* Begin RECORDED DATA *
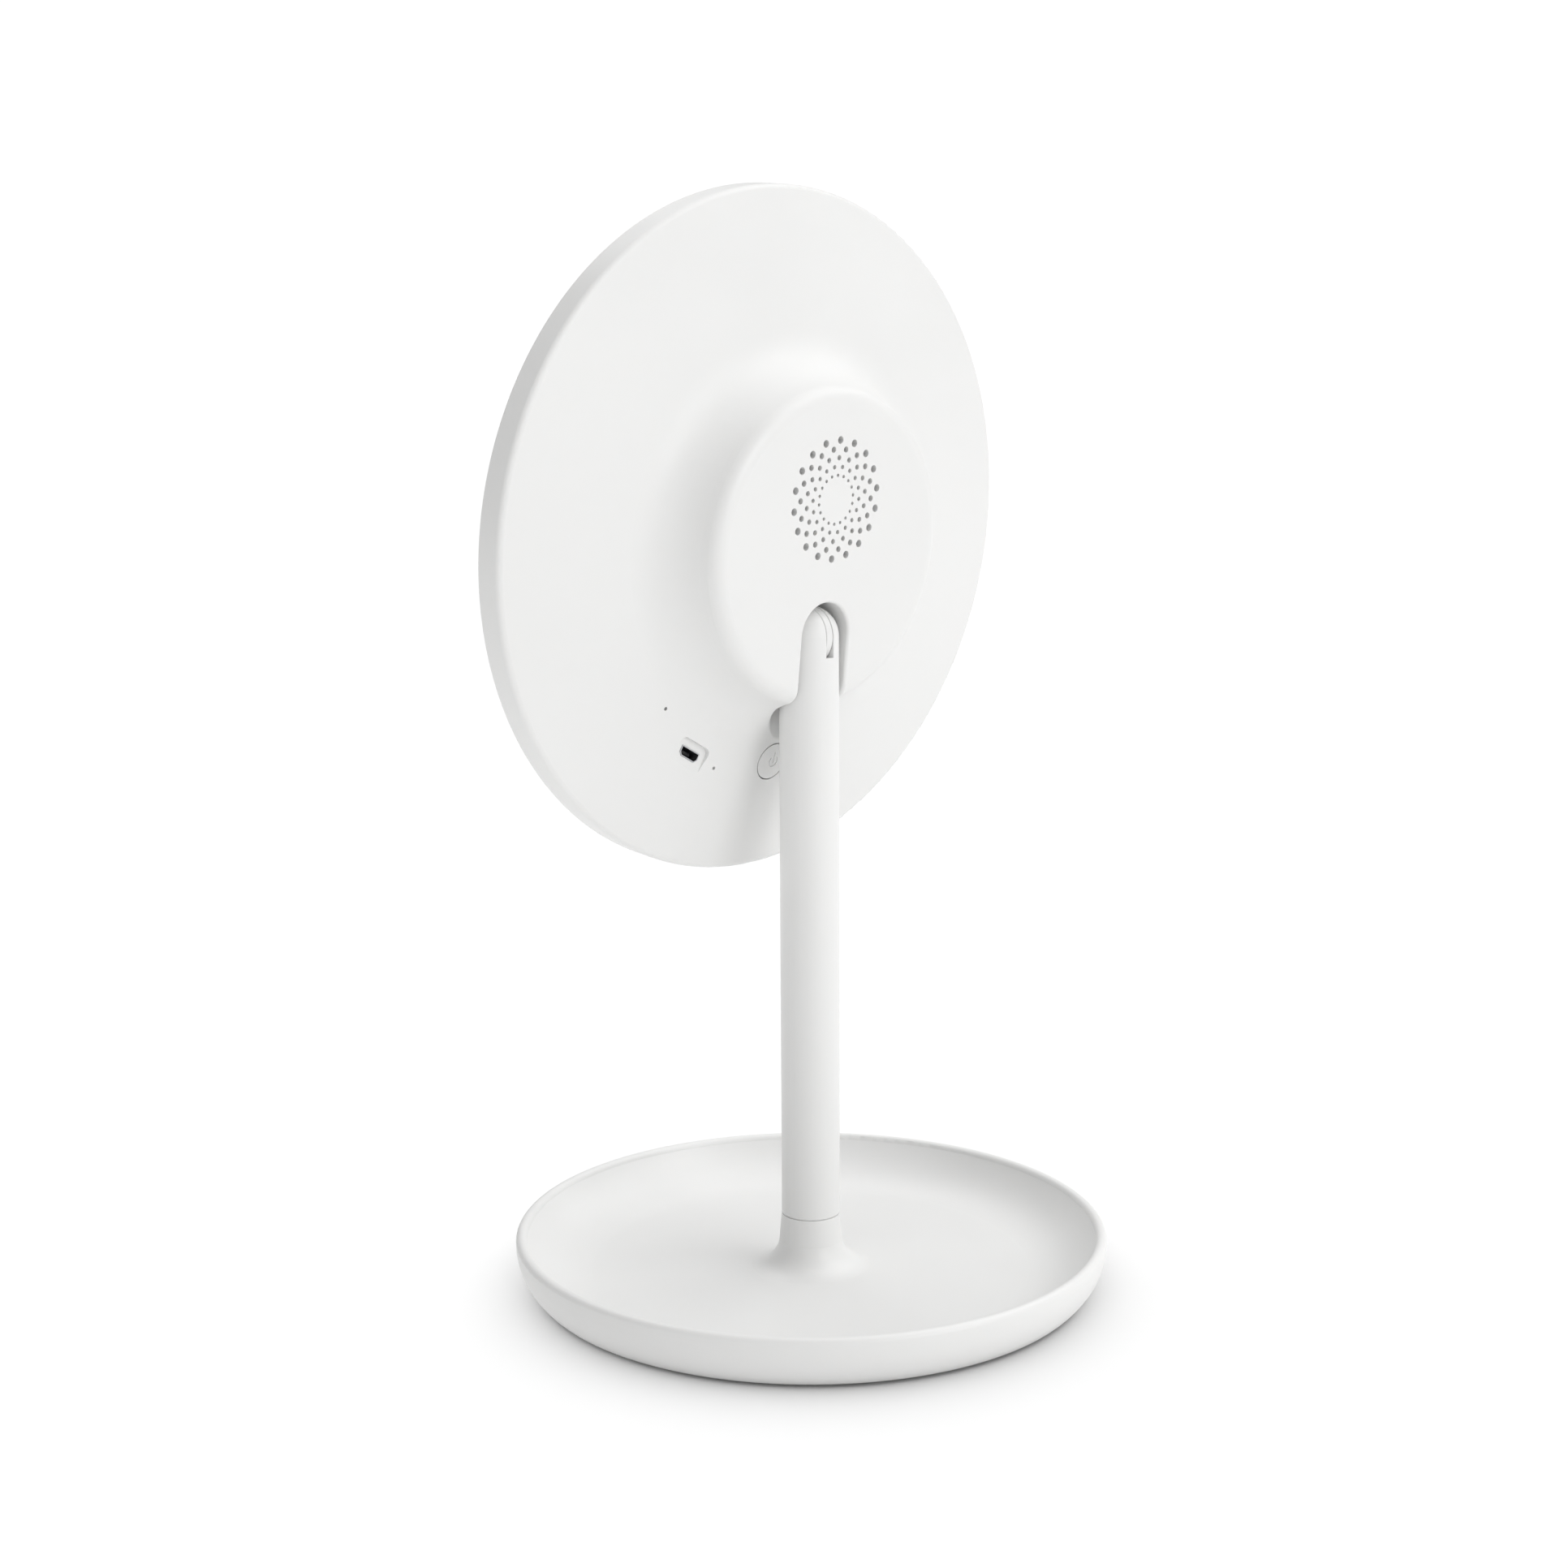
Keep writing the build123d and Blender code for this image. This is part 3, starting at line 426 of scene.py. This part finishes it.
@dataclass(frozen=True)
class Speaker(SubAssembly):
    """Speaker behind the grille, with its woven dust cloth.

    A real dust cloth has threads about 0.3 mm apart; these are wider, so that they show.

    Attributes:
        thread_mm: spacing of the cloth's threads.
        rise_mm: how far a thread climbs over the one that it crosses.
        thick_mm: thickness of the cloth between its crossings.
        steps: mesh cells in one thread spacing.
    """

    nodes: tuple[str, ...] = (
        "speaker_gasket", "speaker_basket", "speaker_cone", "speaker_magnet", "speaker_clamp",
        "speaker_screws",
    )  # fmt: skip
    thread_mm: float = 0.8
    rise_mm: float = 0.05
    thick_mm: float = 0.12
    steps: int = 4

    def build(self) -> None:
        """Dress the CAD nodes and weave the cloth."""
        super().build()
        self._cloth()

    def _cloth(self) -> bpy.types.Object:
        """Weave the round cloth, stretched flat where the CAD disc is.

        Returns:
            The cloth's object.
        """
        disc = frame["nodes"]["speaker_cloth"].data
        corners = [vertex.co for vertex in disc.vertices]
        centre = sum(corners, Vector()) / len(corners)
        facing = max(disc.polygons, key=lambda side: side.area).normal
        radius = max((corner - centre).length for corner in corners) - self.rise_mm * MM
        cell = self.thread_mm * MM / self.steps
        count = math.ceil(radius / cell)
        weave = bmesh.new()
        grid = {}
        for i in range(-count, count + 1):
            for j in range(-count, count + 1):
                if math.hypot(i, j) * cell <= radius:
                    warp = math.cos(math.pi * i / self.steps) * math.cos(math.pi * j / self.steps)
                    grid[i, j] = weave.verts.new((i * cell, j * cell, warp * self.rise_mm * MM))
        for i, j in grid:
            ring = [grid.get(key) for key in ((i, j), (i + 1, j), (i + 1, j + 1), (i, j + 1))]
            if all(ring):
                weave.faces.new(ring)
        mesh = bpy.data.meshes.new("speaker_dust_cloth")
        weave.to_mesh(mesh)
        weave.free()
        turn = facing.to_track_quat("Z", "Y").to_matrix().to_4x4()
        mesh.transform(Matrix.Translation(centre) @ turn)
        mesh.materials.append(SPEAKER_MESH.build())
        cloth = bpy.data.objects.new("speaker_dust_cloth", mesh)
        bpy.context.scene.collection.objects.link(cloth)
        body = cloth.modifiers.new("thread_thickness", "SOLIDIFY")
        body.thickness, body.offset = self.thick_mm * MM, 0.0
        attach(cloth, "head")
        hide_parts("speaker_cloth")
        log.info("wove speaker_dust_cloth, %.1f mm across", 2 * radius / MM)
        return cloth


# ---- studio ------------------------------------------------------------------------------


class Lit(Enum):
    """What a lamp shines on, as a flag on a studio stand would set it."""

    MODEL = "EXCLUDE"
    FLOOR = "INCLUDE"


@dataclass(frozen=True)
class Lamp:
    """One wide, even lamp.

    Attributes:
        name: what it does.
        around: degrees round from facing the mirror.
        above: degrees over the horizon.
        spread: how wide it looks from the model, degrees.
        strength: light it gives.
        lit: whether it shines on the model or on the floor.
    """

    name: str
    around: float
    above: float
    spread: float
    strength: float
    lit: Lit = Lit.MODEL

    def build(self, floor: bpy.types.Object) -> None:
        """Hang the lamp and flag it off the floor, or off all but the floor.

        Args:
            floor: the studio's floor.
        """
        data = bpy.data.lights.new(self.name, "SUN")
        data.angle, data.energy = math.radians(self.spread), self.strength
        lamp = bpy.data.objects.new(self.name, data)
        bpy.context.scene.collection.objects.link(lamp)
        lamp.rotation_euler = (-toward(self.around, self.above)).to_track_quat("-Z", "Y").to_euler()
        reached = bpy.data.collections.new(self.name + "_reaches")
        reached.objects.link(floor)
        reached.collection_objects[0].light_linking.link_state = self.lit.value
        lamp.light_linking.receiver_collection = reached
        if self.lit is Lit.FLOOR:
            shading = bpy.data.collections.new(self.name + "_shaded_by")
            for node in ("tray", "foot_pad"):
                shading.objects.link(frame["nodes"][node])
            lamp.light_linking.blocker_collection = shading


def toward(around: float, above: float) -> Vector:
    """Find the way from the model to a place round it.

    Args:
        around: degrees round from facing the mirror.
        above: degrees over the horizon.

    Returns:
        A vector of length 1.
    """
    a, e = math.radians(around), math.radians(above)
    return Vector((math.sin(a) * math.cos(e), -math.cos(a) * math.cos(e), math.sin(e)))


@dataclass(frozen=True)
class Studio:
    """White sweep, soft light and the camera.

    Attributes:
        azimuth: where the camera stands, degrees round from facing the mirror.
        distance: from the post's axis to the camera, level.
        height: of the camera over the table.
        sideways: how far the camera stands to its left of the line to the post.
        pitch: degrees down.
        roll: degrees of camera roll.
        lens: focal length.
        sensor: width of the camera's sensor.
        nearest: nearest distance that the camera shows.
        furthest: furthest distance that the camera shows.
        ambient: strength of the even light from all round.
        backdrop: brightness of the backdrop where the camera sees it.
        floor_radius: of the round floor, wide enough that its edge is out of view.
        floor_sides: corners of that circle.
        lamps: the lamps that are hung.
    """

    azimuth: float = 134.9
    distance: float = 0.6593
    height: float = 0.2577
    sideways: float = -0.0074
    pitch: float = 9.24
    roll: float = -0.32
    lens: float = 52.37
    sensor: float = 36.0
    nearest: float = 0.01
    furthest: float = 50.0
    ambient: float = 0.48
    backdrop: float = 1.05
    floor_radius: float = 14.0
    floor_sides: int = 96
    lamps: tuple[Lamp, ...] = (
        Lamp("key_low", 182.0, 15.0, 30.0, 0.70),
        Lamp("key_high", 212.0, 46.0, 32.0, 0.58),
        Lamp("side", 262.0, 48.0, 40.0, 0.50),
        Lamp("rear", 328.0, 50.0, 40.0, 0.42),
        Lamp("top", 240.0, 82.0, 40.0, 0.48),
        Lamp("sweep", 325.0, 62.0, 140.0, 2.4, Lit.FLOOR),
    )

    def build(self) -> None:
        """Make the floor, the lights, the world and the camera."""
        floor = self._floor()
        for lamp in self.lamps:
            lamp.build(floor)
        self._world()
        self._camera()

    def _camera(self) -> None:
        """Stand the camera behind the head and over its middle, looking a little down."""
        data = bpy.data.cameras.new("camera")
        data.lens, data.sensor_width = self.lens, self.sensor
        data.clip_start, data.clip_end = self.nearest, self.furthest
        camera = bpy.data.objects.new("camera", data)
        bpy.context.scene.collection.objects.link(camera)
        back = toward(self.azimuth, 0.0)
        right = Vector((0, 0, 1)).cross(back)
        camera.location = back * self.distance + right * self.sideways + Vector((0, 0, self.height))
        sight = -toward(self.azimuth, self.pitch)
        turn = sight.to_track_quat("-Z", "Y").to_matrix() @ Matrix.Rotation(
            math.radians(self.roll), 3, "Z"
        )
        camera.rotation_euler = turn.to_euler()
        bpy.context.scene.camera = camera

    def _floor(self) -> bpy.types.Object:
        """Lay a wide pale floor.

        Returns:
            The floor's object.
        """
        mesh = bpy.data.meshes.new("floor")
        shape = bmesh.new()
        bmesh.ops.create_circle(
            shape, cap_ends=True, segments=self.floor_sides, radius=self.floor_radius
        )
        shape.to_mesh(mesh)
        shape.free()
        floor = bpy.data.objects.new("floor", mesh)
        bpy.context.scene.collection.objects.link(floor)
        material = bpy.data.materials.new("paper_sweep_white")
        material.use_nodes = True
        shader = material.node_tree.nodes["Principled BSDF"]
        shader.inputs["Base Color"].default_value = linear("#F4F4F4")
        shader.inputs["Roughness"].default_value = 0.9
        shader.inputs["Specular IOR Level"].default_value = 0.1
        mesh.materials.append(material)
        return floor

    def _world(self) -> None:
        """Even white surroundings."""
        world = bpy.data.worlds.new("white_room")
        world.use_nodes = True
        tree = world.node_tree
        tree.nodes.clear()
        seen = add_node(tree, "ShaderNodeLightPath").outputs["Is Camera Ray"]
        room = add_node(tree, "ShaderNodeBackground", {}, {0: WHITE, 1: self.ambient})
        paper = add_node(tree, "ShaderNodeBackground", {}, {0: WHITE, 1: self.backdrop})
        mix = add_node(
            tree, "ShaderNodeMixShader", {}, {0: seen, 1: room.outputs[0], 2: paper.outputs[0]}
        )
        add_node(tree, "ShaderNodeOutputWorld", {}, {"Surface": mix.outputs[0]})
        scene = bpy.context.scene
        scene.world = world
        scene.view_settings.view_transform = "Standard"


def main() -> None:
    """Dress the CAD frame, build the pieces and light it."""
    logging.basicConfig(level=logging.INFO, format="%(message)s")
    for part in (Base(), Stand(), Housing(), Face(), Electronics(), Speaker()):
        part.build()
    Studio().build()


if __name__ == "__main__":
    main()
* End RECORDED DATA *
DIRECTIVE =
Write out, exactly and with nothing else, the lines of the listing above from its first line through the line with "woven dust cloth.".

FULL RESPONSE =
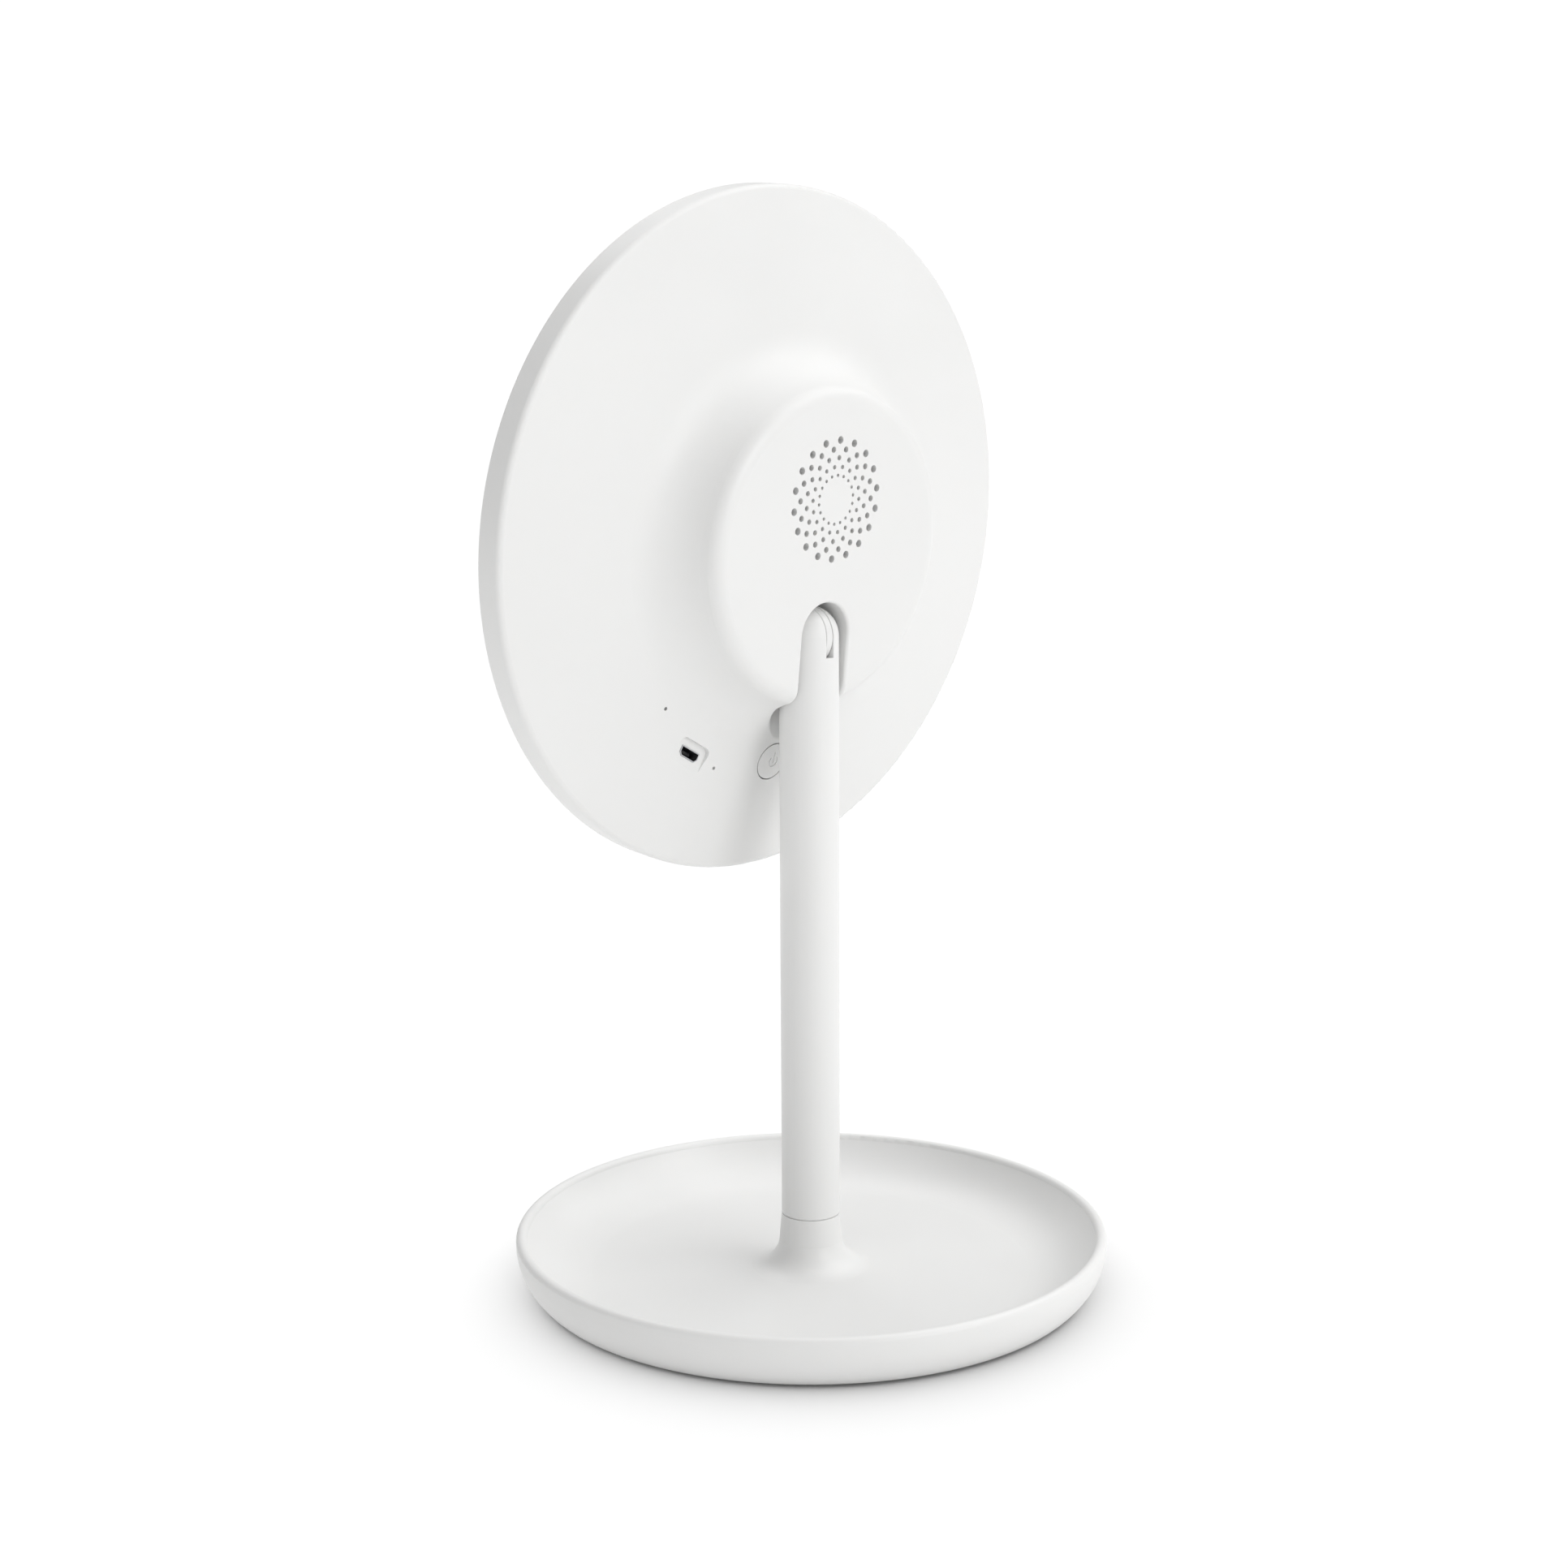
Keep writing the build123d and Blender code for this image. This is part 3, starting at line 426 of scene.py. This part finishes it.
@dataclass(frozen=True)
class Speaker(SubAssembly):
    """Speaker behind the grille, with its woven dust cloth.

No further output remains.